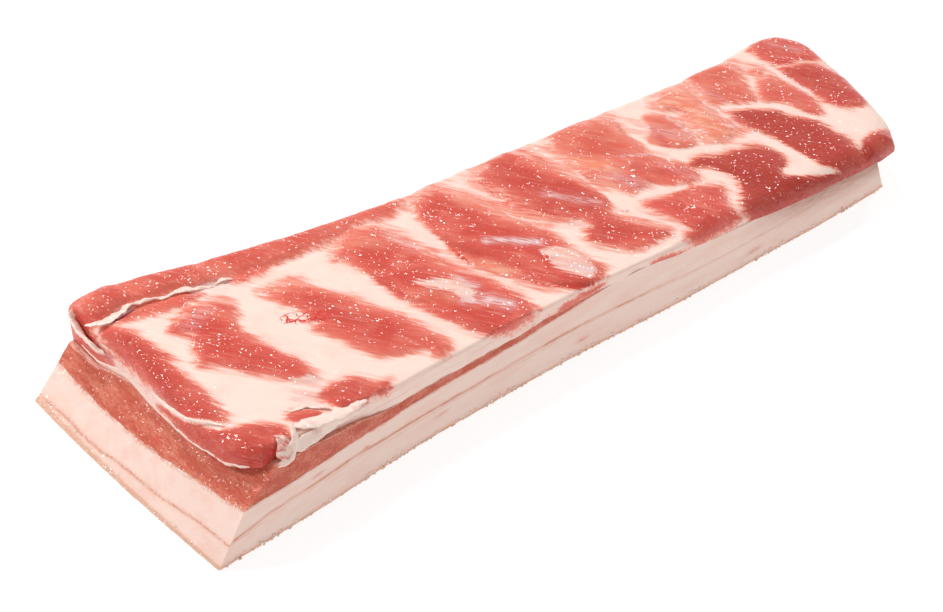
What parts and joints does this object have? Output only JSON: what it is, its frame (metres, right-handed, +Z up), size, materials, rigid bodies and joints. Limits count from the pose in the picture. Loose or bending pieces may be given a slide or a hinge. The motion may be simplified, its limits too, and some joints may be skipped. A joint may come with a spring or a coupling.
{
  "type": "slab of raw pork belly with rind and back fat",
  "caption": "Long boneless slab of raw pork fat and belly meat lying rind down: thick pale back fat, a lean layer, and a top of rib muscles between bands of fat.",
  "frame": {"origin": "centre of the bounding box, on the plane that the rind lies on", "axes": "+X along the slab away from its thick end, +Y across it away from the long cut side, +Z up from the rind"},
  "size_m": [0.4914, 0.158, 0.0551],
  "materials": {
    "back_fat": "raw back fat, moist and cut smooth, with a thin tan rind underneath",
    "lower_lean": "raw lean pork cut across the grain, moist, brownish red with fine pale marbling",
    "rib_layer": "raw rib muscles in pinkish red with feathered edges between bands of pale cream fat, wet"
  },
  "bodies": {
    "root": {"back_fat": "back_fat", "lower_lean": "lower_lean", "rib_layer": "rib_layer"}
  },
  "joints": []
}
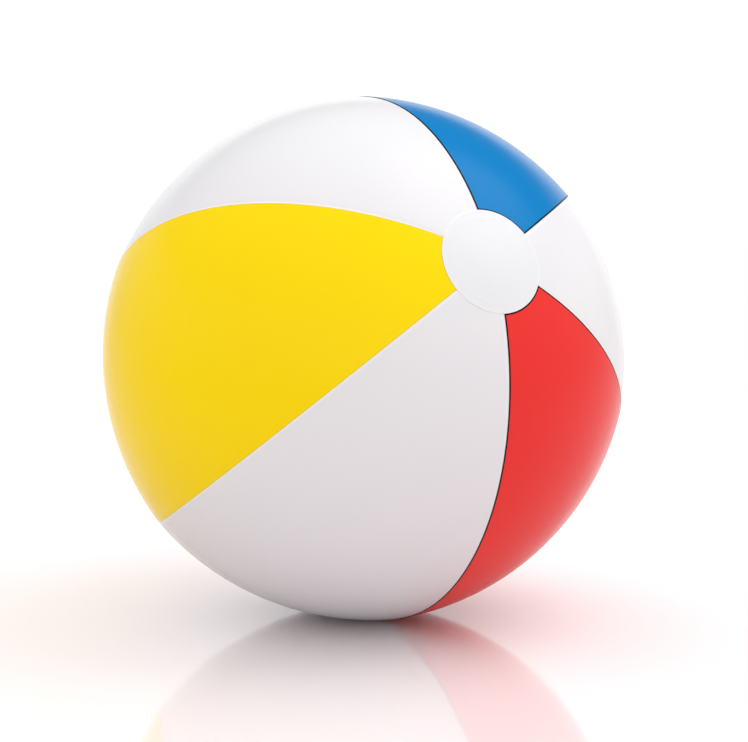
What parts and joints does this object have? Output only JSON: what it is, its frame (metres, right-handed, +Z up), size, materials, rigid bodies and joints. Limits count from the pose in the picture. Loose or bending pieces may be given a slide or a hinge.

━━━━━━━━━━━━━━━━━━━━━━━━━━━━━━

* Given instruction *
Give all the entries again exactly; leave none out.

* Final result *
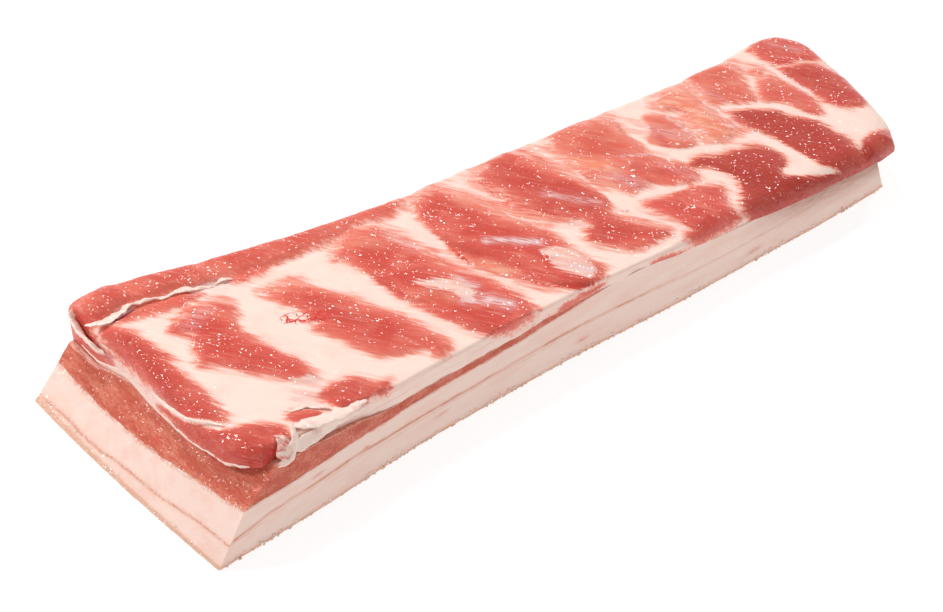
What parts and joints does this object have? Output only JSON: what it is, its frame (metres, right-handed, +Z up), size, materials, rigid bodies and joints. Limits count from the pose in the picture. Loose or bending pieces may be given a slide or a hinge. The motion may be simplified, its limits too, and some joints may be skipped. A joint may come with a spring or a coupling.
{
  "type": "slab of raw pork belly with rind and back fat",
  "caption": "Long boneless slab of raw pork fat and belly meat lying rind down: thick pale back fat, a lean layer, and a top of rib muscles between bands of fat.",
  "frame": {"origin": "centre of the bounding box, on the plane that the rind lies on", "axes": "+X along the slab away from its thick end, +Y across it away from the long cut side, +Z up from the rind"},
  "size_m": [0.4914, 0.158, 0.0551],
  "materials": {
    "back_fat": "raw back fat, moist and cut smooth, with a thin tan rind underneath",
    "lower_lean": "raw lean pork cut across the grain, moist, brownish red with fine pale marbling",
    "rib_layer": "raw rib muscles in pinkish red with feathered edges between bands of pale cream fat, wet"
  },
  "bodies": {
    "root": {"back_fat": "back_fat", "lower_lean": "lower_lean", "rib_layer": "rib_layer"}
  },
  "joints": []
}
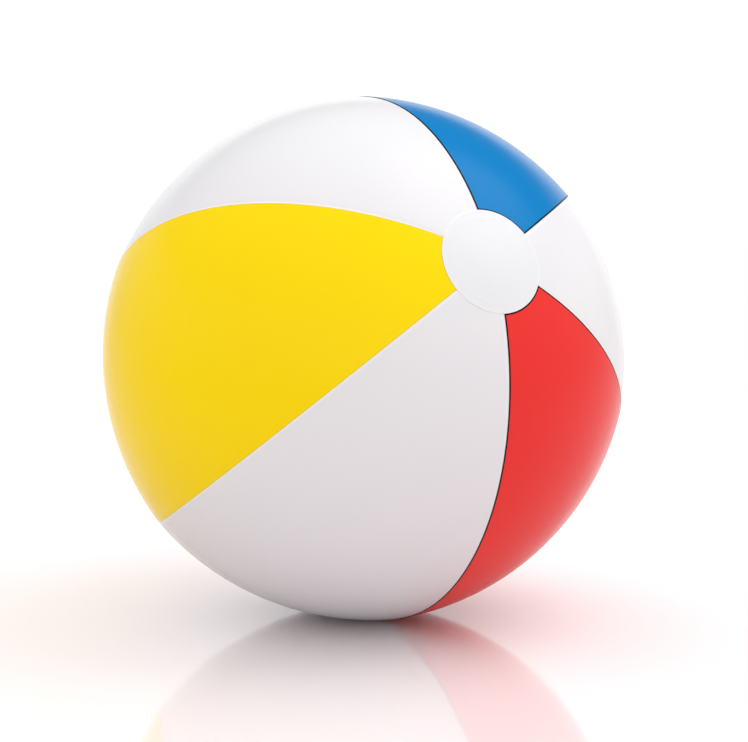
What parts and joints does this object have? Output only JSON: what it is, its frame (metres, right-handed, +Z up), size, materials, rigid bodies and joints. Limits count from the pose in the picture. Loose or bending pieces may be given a slide or a hinge.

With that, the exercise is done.